[Work to be completed]:
Print again only this span: the line with "check and write", the line with "imported = [obj", and all lines between them, exactly as given.

[Data shown]:

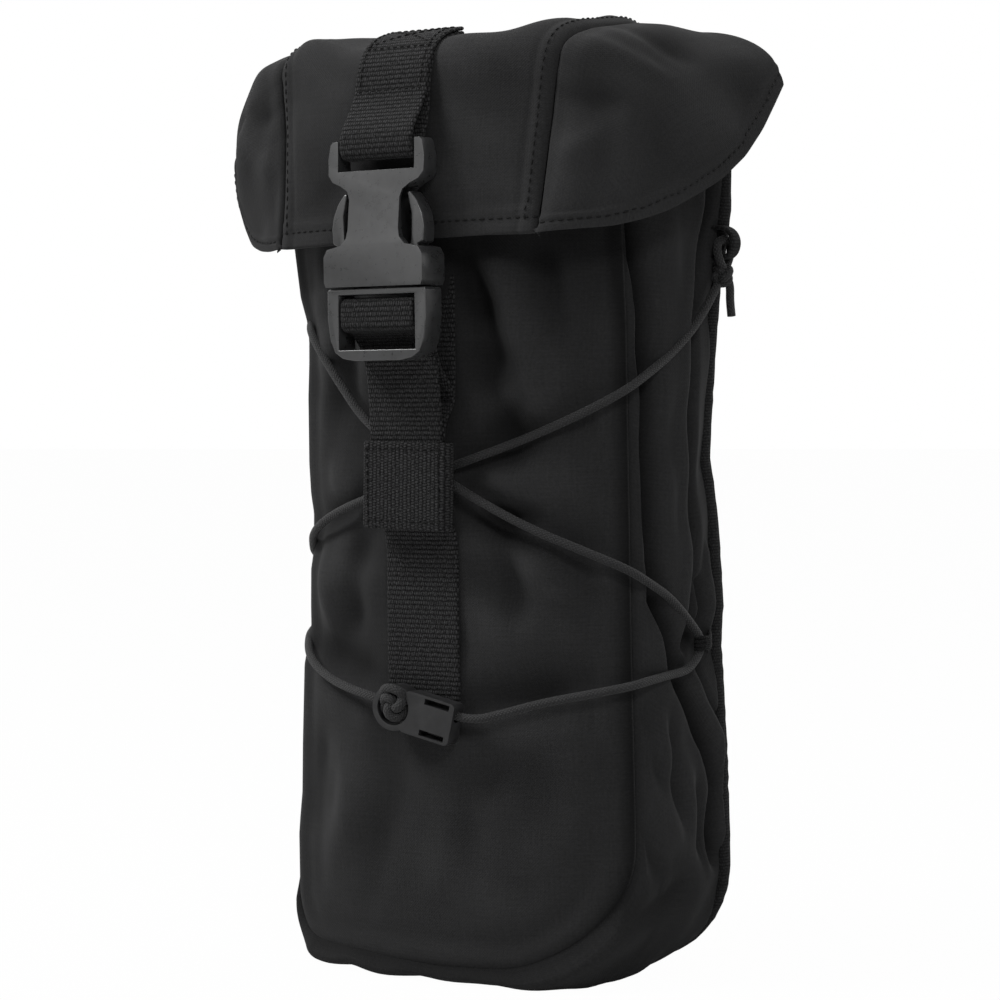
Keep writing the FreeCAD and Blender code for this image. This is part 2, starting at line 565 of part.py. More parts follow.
grip = hook_block(-4.0, 14.0, -6.9, 6.9, hook_half_thick)
grip = grip.makeFillet(1.6, [edge for edge in grip.Edges if abs(edge.CenterOfMass.y) < 0.01])
hook_shape = hook_disc(CUP_RADIUS + CUP_WALL, CUP_X, hook_half_thick).fuse(grip)
cord_radius = size("cord_size") / 2
openings = [hook_disc(CUP_RADIUS, CUP_X, 10)]
openings += [hook_block(3.2, 12.2, z, z + 1.9, 10) for z in (-6.1, 4.2)]
# The cord that is tied in runs in a bore; the one that hooks in lies in a notch open at the back.
BORE_Z = 2.4
openings.append(Part.makeCylinder(cord_radius + 0.35, 11, Vector(5, 0, BORE_Z), Vector(1, 0, 0)))
openings.append(Part.makeBox(8.5, 5, 5.2, Vector(-16.5, -0.9, -3.1)))
for opening in openings:
    hook_shape = hook_shape.cut(opening)
hook = free_shape("cord_hook", hook_shape.removeSplitter())
hook.Placement = hook_place
hook.setExpression("Placement.Base.y", "%s - sizes.hook_middle" % FRAME_Y)

# An overhand knot fills the cup: two turns of cord about its middle.
knot_shape = Part.makeTorus(3.1, 2.2, Vector(), Vector(0, 1, 0))
knot_shape = knot_shape.fuse(Part.makeSphere(3.4)).removeSplitter()
knot = free_shape("hook_knot", knot_shape)
knot.Placement = Placement(hook_place.multVec(Vector(CUP_X, 0, 0)), hook_place.Rotation)
knot.setExpression("Placement.Base.y", "%s - sizes.hook_middle" % FRAME_Y)


# ---------------------------------------------------------------------------- elastic cord
def cord_tube(points, radius):
    """Straight runs joined by tangent arcs, each as large as its two runs allow."""
    corners = [Vector(*point) for point in points]
    edges, radii, start = [], [], corners[0]
    for i in range(1, len(corners) - 1):
        before = corners[i] - corners[i - 1]
        after = corners[i + 1] - corners[i]
        turn_angle = before.getAngle(after)
        reach_back = 0.45 * min(before.Length, after.Length)
        radii.append(reach_back / math.tan(turn_angle / 2))
        into = corners[i] - before.normalize() * reach_back
        away = corners[i] + after.normalize() * reach_back
        bisector = (away + into) * 0.5 - corners[i]
        arc_radius = radii[-1]
        depth = arc_radius / math.cos(turn_angle / 2) - arc_radius
        middle = corners[i] + bisector.normalize() * depth
        edges.append(Part.LineSegment(start, into).toShape())
        edges.append(Part.Arc(into, middle, away).toShape())
        start = away
    edges.append(Part.LineSegment(start, corners[-1]).toShape())
    path = Part.Wire(edges)
    first_run = corners[1] - corners[0]
    section = Part.Wire(Part.makeCircle(radius, corners[0], first_run))
    tube = path.makePipeShell([section], True, False)
    print("  radii", " ".join("%.1f" % value for value in radii),
          "length %.1f" % path.Length,
          "volume ratio %.4f" % (tube.Volume / (math.pi * radius ** 2 * path.Length)))
    return tube


# Each cord starts in a knot on its corner loop, crosses the front behind the webbing, turns round
# its anchor on the far side and comes back along the front to the hook.
right_cord_route = [
    (63.4, -8.4, 200.8), (63.0, -13.6, 194.8), (62.5, -21.0, 187.4), (62.5, -32.0, 180.6),
    (62.5, -43.0, 175.6), (61.6, -54.2, 170.8), (50.0, -60.6, 164.8), (34.0, -66.0, 157.6),
    (17.0, -69.5, 151.8), (0.0, -70.3, 146.4), (-17.0, -69.0, 141.4), (-34.0, -65.6, 136.0),
    (-50.0, -60.0, 129.8), (-61.8, -53.8, 125.0), (-62.8, -43.0, 122.0), (-62.8, -32.0, 119.6),
    (-62.8, -22.0, 117.8), (-62.6, -14.6, 111.4), (-62.8, -22.0, 104.6), (-62.8, -32.0, 102.4),
    (-62.8, -43.0, 100.4), (-61.8, -54.0, 97.4), (-50.0, -60.6, 92.6), (-37.0, -66.2, 87.6),
    (-26.0, -70.2, 85.0), (-18.6, -72.4, 83.8), (-12.1, -72.9, 82.2),
]
left_cord_route = [
    (-63.4, -8.4, 200.8), (-63.0, -13.6, 199.4), (-62.5, -22.0, 198.6), (-62.5, -33.0, 198.0),
    (-62.5, -43.0, 197.2), (-61.6, -54.2, 195.8), (-51.0, -60.2, 191.4), (-41.0, -64.2, 185.0),
    (-30.0, -67.8, 174.4), (-17.0, -72.2, 162.0), (0.0, -73.2, 152.4), (17.0, -72.4, 142.6),
    (34.0, -67.0, 132.8), (50.0, -60.2, 125.6), (61.8, -54.2, 120.4), (62.8, -44.6, 116.2),
    (62.8, -34.0, 111.4), (62.8, -24.5, 104.0), (62.6, -16.9, 97.0), (62.8, -24.5, 90.0),
    (62.8, -34.0, 89.4), (62.8, -44.0, 88.8), (61.8, -54.4, 87.6), (50.0, -60.8, 85.6),
    (38.0, -66.0, 83.2), (28.0, -70.4, 80.2), (19.2, -73.4, 77.9), (10.5, -73.6, 79.9),
]
for label, route in (("right_cord", right_cord_route), ("left_cord", left_cord_route)):
    print(label)
    free_shape(label, cord_tube(route, cord_radius))

# A tape loop sewn in each back seam.  The cord's end is a ring through it, a knot and a short tail.
loop_width, loop_rise = 5.0, 3.8
for side, name in ((1, "right"), (-1, "left")):
    edge = size("half_width") + 0.3
    height = size("loop_height")
    loop_section = [(edge, height - loop_rise), (edge + 4.0, height - loop_rise),
                    (edge + 6.2, height - 2.6), (edge + 7.2, height - 0.6), (edge + 7.2, height + 0.6),
                    (edge + 6.2, height + 2.6), (edge + 4.0, height + loop_rise),
                    (edge, height + loop_rise)]
    outline_points = offset_path(loop_section, 0.5) + offset_path(loop_section, -0.5)[::-1]
    corners = [Vector(side * x, -loop_width - 2.5, z) for x, z in outline_points]
    tape = Part.Face(Part.makePolygon(corners + corners[:1])).extrude(Vector(0, loop_width, 0))
    free_shape(name + "_corner_loop", tape)
    ring_middle = Vector(side * (edge + 3.4), -loop_width / 2 - 2.5, height - loop_rise)
    ring_radius = loop_width / 2 + cord_radius + 0.25
    knot_middle = ring_middle + Vector(0, 0, -ring_radius - 2.6)
    cord_end = Part.makeTorus(ring_radius, cord_radius, ring_middle, Vector(1, 0, 0))
    cord_end = cord_end.fuse(Part.makeTorus(2.0, cord_radius, knot_middle, Vector(0, 0, 1)))
    cord_end = cord_end.fuse(Part.makeSphere(2.3, knot_middle))
    tail = Part.makeCylinder(cord_radius, 12, knot_middle + Vector(side * 0.6, 2.0, 0), Vector(0, 0, -1))
    free_shape(name + "_cord_knot", cord_end.fuse(tail).removeSplitter())

# A narrow tape eye round each cord where it turns on the gusset.
eye_radius = cord_radius + size("anchor_play")
EYE_HEIGHT = 3.0
for side, name, middle_y, middle_z in ((1, "right", -18.9, 97.0), (-1, "left", -16.6, 111.4)):
    eye_x = size("half_width") + 2.7
    eye_low = middle_z - EYE_HEIGHT / 2
    ring = Part.makeCylinder(eye_radius + 0.7, EYE_HEIGHT, Vector(side * eye_x, middle_y, eye_low))
    root_low = side * (size("half_width") + 0.3)
    root_high = side * (size("half_width") + 1.7)
    root = Part.makeBox(1.4, 12, EYE_HEIGHT, Vector(min(root_low, root_high), middle_y, eye_low))
    bore = Part.makeCylinder(eye_radius, EYE_HEIGHT + 2, Vector(side * eye_x, middle_y, eye_low - 1))
    eye = ring.fuse(root).cut(bore)
    free_shape(name + "_side_anchor", eye.removeSplitter())


# ---------------------------------------------------------------------------- check and write
doc.recompute()
for feature in doc.Objects:
    if "Invalid" in feature.State or "Error" in feature.State:
        raise RuntimeError("%s failed: %s" % (feature.Label, feature.State))
os.makedirs("parts", exist_ok=True)
for feature in nodes:
    shape = feature.Shape
    if shape.isNull() or not shape.isValid() or not shape.Solids:
        raise RuntimeError(feature.Label + " has no valid solid")
    shape.exportStep("parts/%s.step" % feature.Label)
whole = Part.makeCompound([feature.Shape for feature in nodes]).BoundBox
print("%d nodes, x %.1f..%.1f y %.1f..%.1f z %.1f..%.1f" % (
    len(nodes), whole.XMin, whole.XMax, whole.YMin, whole.YMax, whole.ZMin, whole.ZMax))
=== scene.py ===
"""Flap-top utility pouch in black fabric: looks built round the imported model."""

import math

import bmesh
import bpy
import numpy as np
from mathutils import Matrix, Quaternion, Vector


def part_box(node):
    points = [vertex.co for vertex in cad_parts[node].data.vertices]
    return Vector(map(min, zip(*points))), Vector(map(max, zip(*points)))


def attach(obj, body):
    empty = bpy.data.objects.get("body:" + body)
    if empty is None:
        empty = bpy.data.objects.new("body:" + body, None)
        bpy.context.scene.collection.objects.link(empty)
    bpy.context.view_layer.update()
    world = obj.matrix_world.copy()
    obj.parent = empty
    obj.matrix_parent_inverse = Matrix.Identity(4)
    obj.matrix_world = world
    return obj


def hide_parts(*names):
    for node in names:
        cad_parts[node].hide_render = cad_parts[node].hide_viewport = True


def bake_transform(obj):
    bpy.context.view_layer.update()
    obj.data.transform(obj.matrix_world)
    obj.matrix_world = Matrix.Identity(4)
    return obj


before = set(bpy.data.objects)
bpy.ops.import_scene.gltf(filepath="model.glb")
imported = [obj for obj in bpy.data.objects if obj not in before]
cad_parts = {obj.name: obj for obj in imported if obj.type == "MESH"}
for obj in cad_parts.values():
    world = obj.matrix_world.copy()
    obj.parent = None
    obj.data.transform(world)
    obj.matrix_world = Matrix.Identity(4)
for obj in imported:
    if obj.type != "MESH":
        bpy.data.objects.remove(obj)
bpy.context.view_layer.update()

# ------------------------------------------------------------------------------ studio
# A pale table in a white room.  A soft lamp stands high in front and to the left, weaker ones stand
# to the right and overhead, and the room itself fills the shadows a little.
scene = bpy.context.scene
scene.view_settings.view_transform = "Standard"


def in_scene(name, data):
    """A new object that holds the data, linked to the scene."""
    made = bpy.data.objects.new(name, data)
    scene.collection.objects.link(made)
    return made


room = bpy.data.worlds.new("white_room")
scene.world = room
room.use_nodes = True
nodes, links = room.node_tree.nodes, room.node_tree.links
nodes.clear()
seen_path = nodes.new("ShaderNodeLightPath")
seen_any_way = seen_path.outputs["Is Camera Ray"]
for ray in ("Is Transmission Ray", "Is Glossy Ray"):
    either = nodes.new("ShaderNodeMath")
    either.operation = "ADD"
    either.use_clamp = True
    links.new(seen_any_way, either.inputs[0])
    links.new(seen_path.outputs[ray], either.inputs[1])
    seen_any_way = either.outputs[0]
room_light = nodes.new("ShaderNodeBackground")
room_light.inputs["Strength"].default_value = 0.08
room_white = nodes.new("ShaderNodeBackground")
room_white.inputs["Color"].default_value = (1, 1, 1, 1)
room_mix = nodes.new("ShaderNodeMixShader")
room_output = nodes.new("ShaderNodeOutputWorld")
links.new(seen_any_way, room_mix.inputs["Fac"])
links.new(room_light.outputs[0], room_mix.inputs[1])
links.new(room_white.outputs[0], room_mix.inputs[2])
links.new(room_mix.outputs[0], room_output.inputs["Surface"])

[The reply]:
# ---------------------------------------------------------------------------- check and write
doc.recompute()
for feature in doc.Objects:
    if "Invalid" in feature.State or "Error" in feature.State:
        raise RuntimeError("%s failed: %s" % (feature.Label, feature.State))
os.makedirs("parts", exist_ok=True)
for feature in nodes:
    shape = feature.Shape
    if shape.isNull() or not shape.isValid() or not shape.Solids:
        raise RuntimeError(feature.Label + " has no valid solid")
    shape.exportStep("parts/%s.step" % feature.Label)
whole = Part.makeCompound([feature.Shape for feature in nodes]).BoundBox
print("%d nodes, x %.1f..%.1f y %.1f..%.1f z %.1f..%.1f" % (
    len(nodes), whole.XMin, whole.XMax, whole.YMin, whole.YMax, whole.ZMin, whole.ZMax))
=== scene.py ===
"""Flap-top utility pouch in black fabric: looks built round the imported model."""

import math

import bmesh
import bpy
import numpy as np
from mathutils import Matrix, Quaternion, Vector


def part_box(node):
    points = [vertex.co for vertex in cad_parts[node].data.vertices]
    return Vector(map(min, zip(*points))), Vector(map(max, zip(*points)))


def attach(obj, body):
    empty = bpy.data.objects.get("body:" + body)
    if empty is None:
        empty = bpy.data.objects.new("body:" + body, None)
        bpy.context.scene.collection.objects.link(empty)
    bpy.context.view_layer.update()
    world = obj.matrix_world.copy()
    obj.parent = empty
    obj.matrix_parent_inverse = Matrix.Identity(4)
    obj.matrix_world = world
    return obj


def hide_parts(*names):
    for node in names:
        cad_parts[node].hide_render = cad_parts[node].hide_viewport = True


def bake_transform(obj):
    bpy.context.view_layer.update()
    obj.data.transform(obj.matrix_world)
    obj.matrix_world = Matrix.Identity(4)
    return obj


before = set(bpy.data.objects)
bpy.ops.import_scene.gltf(filepath="model.glb")
imported = [obj for obj in bpy.data.objects if obj not in before]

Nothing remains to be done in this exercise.